The king is dead, long live the king. But meanwhile here's Canadian vocalist JD Fortune, another pretender to the throne who is actually the fourth vocalist INXS have tried since the tragic death of Michael Hutchence. And on the evidence of this show, JD just about pulls it off, if only because of his obvious appeal to the 'reality' TV generation that swelled the front ranks, and presumably voted him into the job via the 'Rock Star: INXS'TV show.

However, older fans might pause a little before giving up their unconditional adulation. For while JD managed to conjure up every rock cliché, from sitting on top of the speaker stacks to jumping into the crowd to share a cigarette and pour drinks to the front row, he lacks charisma. It wasn't for a lack of trying, as he crouched down to deliver a Bowie style phrase, and made full use of the stage to make his shapes.

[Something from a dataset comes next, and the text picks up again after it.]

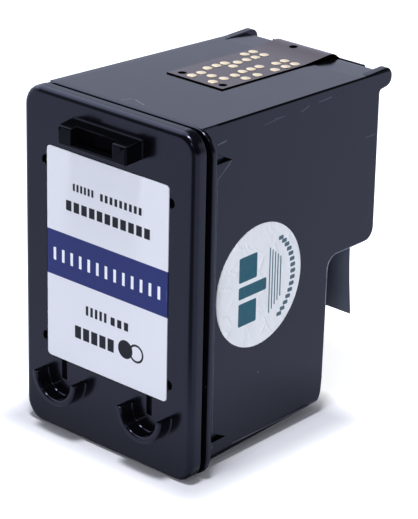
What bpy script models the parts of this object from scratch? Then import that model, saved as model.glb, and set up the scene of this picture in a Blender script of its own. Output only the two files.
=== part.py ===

While his energetic performance displayed the necessary skills to make a true connection with the female heavy crowd, his between song banter was frequently trite and sometimes downright risible Having called the crowd to attention he managed to name check some of the legends that had played the famous Hammersmith venue in the past, while barely pausing for breath to condemn a recent tragic London stabbing.

That said, this was the performance of a reborn, revitalised band. In the context of a band's career, to overcome the tragic loss of your star front man is one thing, but to manage to restart a band via 'reality' TV might almost be regarded as a stroke of genius. The whole thing principally works in terms of bringing back to life a strong back catalogue packed full of dance friendly, melodic rock numbers with big hooks. The bonus of course is the younger generational appeal of the singer and some fine new songs. The hard rock opening riffs of AC/DC's 'TNT' immediately drove the crowd into an anticipatory frenzy, but INXS's set proved to be far more funky and was punctuated by dance laden grooves that would be an anathema to their hard riffing Aussie cousins.

Nonetheless, the band kicked into the power laden 'Suicide Blond', and efficiently skipped through a career retrospective that included the funky, dance friendly 'Taste It' and the ballad 'Never Tear Us Apart' that like the enduring 'Mystify' brought whoops of recognition from an excited crowd. And while Kirk Pengilly smilingly went about his business, switching from guitar to sax, even occasionally shadow dancing with JD and the rest of the Farriss brothers laid down some rock solid grooves, it readily became apparent that the real cause for optimism is the newer material from 'Switch' which sits so well with the past. If the JD co-write 'Pretty Vegas', with its big chorus was impressive then the beautiful 'Afterglow' proved to be the outstanding new effort.

This show suggests INXS will enjoy a good few more years yet if only because they still have more to give to a newly generated potentially younger audience. Early comers would have enjoyed the power pop trio Koopa who reminded us that they had become the first unsigned band to crack the top 40, with their insistent energetic material including the new chart single 'The One-Off Song for the Summer'.

Earlier on Dave Wakeling's UK Beat proved to be a perfect bit of programming, launching the night into a party mood with a high energy mix of Ska, Reggae and 2 Tone. Wakeling's understated demeanour came as a total contrast to what was to follow. The Beat, complete with two backing singers and an unofficial posse of 8 standing stage right, breathlessly delivered such classics as 'Stand Down Margaret', 'Mirror in The Bathroom' and the rocking 'Twist & Crawl'.

Any band that can successfully rearrange such pop classics as 'Can't Get Used to Losing You' and 'Tears of a Clown' will always find a place at the highest table.